Exercise task:
Beneath this instruction is a block of data; output from it exactly the lines that run from the one containing "bpy.data.objects.remove(obj)" through the one containing "# two arithmetic", inclusive.

Dataset content:
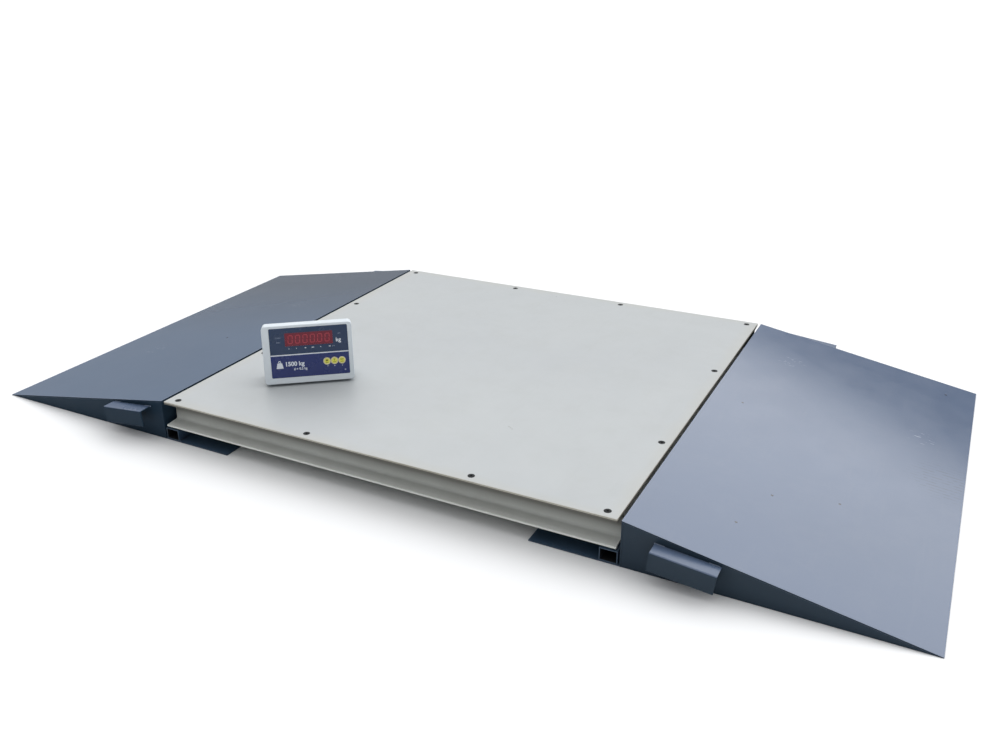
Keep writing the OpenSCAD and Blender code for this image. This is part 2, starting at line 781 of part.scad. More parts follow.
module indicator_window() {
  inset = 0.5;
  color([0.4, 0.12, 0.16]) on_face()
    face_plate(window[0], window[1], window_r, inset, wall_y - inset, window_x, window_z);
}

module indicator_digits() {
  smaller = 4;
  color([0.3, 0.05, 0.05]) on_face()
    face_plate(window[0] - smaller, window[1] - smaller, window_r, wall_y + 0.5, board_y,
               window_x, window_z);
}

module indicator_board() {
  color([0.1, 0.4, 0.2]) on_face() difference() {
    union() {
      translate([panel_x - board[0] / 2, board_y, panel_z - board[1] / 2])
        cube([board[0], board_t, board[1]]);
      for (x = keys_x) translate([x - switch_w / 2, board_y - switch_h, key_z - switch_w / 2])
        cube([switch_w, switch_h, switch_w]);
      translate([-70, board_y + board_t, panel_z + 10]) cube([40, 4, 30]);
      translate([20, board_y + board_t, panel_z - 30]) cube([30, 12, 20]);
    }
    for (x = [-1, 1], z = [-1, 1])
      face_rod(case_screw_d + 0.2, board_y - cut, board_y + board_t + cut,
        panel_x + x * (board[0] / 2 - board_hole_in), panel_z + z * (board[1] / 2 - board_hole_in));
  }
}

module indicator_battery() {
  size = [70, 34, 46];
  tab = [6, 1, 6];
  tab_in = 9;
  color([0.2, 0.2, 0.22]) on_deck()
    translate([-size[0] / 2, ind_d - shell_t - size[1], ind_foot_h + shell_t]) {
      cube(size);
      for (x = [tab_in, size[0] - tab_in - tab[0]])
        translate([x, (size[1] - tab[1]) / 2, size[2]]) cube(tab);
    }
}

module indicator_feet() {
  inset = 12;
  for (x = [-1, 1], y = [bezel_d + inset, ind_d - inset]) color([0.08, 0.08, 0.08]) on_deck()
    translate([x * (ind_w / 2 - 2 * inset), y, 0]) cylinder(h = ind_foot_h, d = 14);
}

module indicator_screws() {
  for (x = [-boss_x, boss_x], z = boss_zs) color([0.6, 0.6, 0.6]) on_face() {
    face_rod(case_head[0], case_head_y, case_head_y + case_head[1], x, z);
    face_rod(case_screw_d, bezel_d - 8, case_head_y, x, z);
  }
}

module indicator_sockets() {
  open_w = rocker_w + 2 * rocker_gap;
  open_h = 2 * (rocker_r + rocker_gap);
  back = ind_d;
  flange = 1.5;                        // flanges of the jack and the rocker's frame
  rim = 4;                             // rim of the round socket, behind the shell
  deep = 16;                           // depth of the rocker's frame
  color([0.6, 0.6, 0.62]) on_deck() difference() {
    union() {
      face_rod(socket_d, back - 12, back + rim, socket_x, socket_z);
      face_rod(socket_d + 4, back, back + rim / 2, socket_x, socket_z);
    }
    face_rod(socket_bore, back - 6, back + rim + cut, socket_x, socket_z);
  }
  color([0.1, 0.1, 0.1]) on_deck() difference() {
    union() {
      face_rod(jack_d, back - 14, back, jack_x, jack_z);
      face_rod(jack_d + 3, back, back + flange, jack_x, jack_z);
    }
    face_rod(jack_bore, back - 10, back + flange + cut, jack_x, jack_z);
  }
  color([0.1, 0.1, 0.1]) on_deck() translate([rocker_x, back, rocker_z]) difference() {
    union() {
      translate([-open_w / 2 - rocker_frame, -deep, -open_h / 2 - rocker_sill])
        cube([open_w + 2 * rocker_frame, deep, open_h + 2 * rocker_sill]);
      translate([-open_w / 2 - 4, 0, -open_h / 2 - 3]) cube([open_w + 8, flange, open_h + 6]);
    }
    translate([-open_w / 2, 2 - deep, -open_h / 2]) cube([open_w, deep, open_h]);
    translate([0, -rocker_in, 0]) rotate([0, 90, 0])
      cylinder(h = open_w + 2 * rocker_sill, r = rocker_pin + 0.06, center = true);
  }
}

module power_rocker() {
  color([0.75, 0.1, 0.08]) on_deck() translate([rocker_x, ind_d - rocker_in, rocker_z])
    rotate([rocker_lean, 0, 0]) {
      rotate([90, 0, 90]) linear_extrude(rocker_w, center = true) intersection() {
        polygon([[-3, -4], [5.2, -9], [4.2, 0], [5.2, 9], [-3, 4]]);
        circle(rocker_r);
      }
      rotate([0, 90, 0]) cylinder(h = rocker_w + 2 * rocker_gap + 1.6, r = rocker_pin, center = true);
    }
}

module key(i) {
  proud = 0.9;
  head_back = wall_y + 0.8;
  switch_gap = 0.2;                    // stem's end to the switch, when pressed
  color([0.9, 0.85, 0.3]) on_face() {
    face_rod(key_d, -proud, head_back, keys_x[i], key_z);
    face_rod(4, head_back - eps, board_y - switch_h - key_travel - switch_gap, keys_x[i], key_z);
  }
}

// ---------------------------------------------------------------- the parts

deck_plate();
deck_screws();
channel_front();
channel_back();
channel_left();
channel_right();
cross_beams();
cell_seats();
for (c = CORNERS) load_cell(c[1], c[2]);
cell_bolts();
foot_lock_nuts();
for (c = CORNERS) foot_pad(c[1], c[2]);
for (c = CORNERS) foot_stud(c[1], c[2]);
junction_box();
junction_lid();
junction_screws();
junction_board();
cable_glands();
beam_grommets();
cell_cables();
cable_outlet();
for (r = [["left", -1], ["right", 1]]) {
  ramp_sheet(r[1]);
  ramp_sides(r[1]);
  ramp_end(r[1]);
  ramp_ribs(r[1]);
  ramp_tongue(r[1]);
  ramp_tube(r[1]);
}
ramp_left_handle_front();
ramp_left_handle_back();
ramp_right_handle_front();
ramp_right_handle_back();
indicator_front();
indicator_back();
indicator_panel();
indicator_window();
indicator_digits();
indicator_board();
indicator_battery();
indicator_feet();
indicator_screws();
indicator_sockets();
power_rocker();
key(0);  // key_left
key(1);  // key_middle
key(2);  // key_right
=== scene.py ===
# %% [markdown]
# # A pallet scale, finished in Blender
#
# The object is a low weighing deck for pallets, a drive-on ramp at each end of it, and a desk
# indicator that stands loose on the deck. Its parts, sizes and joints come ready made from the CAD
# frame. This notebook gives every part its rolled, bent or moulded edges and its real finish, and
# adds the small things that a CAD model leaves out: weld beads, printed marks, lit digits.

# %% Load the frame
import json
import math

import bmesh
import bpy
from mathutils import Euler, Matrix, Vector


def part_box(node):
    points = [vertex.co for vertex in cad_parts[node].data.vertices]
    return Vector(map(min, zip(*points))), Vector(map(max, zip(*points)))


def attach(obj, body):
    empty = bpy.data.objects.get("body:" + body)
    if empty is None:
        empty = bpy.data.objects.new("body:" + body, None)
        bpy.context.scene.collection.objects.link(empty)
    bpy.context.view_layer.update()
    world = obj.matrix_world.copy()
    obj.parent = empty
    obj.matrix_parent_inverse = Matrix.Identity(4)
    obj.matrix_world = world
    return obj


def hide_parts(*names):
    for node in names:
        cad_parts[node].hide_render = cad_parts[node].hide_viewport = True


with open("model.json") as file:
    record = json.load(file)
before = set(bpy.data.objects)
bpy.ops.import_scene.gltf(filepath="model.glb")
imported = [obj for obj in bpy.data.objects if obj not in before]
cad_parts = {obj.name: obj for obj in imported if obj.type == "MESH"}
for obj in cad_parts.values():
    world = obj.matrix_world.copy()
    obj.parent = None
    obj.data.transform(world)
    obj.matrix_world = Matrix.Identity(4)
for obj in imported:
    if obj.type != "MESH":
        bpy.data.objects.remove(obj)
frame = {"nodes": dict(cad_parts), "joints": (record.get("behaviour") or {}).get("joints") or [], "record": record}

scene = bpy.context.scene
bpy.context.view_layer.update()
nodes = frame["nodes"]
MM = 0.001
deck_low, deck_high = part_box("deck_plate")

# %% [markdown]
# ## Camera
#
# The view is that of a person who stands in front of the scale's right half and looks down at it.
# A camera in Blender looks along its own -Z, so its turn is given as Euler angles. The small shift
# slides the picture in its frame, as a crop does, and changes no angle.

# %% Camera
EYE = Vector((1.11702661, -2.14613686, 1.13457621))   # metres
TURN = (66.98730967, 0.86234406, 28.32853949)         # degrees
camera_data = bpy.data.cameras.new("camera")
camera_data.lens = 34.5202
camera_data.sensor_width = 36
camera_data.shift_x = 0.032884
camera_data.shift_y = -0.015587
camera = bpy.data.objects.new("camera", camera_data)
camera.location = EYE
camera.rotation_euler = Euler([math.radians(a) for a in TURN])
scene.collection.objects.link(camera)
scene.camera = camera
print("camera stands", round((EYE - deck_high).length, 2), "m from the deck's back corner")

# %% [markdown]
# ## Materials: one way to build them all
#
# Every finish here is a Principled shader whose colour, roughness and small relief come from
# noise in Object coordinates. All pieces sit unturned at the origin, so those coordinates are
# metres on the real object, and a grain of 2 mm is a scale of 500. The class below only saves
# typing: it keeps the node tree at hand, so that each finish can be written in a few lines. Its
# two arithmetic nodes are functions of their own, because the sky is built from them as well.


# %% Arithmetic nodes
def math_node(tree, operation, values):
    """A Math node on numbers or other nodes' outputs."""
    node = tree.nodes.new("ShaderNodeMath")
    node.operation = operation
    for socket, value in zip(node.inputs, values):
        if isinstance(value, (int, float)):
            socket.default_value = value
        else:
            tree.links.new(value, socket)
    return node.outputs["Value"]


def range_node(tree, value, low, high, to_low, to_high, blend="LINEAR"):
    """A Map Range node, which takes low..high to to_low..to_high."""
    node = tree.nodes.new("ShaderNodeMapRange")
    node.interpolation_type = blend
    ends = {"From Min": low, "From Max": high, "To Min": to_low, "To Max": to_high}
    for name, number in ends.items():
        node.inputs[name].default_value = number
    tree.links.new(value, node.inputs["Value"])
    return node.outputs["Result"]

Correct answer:
        bpy.data.objects.remove(obj)
frame = {"nodes": dict(cad_parts), "joints": (record.get("behaviour") or {}).get("joints") or [], "record": record}

scene = bpy.context.scene
bpy.context.view_layer.update()
nodes = frame["nodes"]
MM = 0.001
deck_low, deck_high = part_box("deck_plate")

# %% [markdown]
# ## Camera
#
# The view is that of a person who stands in front of the scale's right half and looks down at it.
# A camera in Blender looks along its own -Z, so its turn is given as Euler angles. The small shift
# slides the picture in its frame, as a crop does, and changes no angle.

# %% Camera
EYE = Vector((1.11702661, -2.14613686, 1.13457621))   # metres
TURN = (66.98730967, 0.86234406, 28.32853949)         # degrees
camera_data = bpy.data.cameras.new("camera")
camera_data.lens = 34.5202
camera_data.sensor_width = 36
camera_data.shift_x = 0.032884
camera_data.shift_y = -0.015587
camera = bpy.data.objects.new("camera", camera_data)
camera.location = EYE
camera.rotation_euler = Euler([math.radians(a) for a in TURN])
scene.collection.objects.link(camera)
scene.camera = camera
print("camera stands", round((EYE - deck_high).length, 2), "m from the deck's back corner")

# %% [markdown]
# ## Materials: one way to build them all
#
# Every finish here is a Principled shader whose colour, roughness and small relief come from
# noise in Object coordinates. All pieces sit unturned at the origin, so those coordinates are
# metres on the real object, and a grain of 2 mm is a scale of 500. The class below only saves
# typing: it keeps the node tree at hand, so that each finish can be written in a few lines. Its
# two arithmetic nodes are functions of their own, because the sky is built from them as well.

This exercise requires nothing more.